> _Task_:
Output the lines below exactly, please, from the first line until the line with "filament rayon, twisted", counting both.
________________________________________
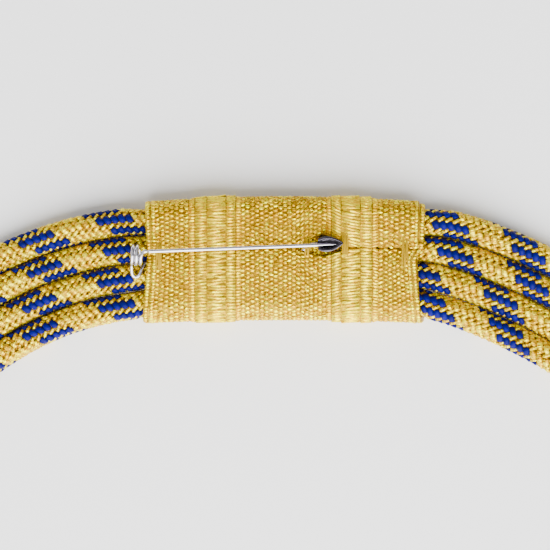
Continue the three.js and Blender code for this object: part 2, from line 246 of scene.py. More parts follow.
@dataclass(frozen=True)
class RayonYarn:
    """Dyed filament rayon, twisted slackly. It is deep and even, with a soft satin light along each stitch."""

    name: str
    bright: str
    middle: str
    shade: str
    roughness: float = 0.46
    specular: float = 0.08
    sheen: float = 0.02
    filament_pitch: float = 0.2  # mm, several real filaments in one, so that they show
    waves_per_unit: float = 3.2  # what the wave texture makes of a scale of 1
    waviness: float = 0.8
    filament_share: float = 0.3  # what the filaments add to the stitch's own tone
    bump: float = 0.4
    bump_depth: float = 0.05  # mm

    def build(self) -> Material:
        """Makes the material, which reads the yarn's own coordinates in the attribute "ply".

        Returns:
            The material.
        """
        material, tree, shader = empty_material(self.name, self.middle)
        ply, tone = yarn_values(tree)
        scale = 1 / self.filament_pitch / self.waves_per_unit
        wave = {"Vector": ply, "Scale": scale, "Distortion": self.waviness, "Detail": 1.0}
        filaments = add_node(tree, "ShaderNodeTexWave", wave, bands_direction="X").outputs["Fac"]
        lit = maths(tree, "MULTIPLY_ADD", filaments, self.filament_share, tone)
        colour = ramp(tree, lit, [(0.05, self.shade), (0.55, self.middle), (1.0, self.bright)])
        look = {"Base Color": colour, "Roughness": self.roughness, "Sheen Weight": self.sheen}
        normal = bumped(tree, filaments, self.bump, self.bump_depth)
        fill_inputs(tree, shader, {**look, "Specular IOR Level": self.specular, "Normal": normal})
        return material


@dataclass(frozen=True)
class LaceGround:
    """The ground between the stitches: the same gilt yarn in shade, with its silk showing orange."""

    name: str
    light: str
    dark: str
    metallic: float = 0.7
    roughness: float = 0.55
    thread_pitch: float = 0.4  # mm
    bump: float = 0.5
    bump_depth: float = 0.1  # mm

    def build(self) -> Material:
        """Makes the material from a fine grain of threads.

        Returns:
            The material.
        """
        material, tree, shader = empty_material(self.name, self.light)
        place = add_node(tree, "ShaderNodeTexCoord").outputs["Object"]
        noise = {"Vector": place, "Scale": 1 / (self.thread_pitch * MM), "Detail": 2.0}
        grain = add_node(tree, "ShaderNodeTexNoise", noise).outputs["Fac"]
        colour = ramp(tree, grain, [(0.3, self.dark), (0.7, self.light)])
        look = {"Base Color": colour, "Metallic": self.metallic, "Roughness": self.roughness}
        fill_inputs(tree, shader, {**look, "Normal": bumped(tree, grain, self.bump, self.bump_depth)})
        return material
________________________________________
> _Exercise output_:
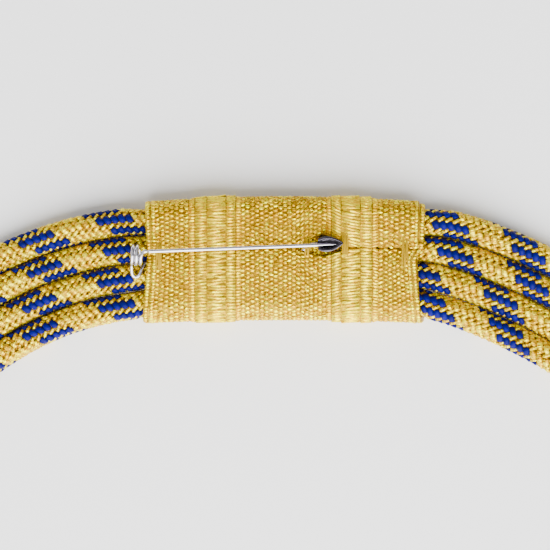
Continue the three.js and Blender code for this object: part 2, from line 246 of scene.py. More parts follow.
@dataclass(frozen=True)
class RayonYarn:
    """Dyed filament rayon, twisted slackly. It is deep and even, with a soft satin light along each stitch."""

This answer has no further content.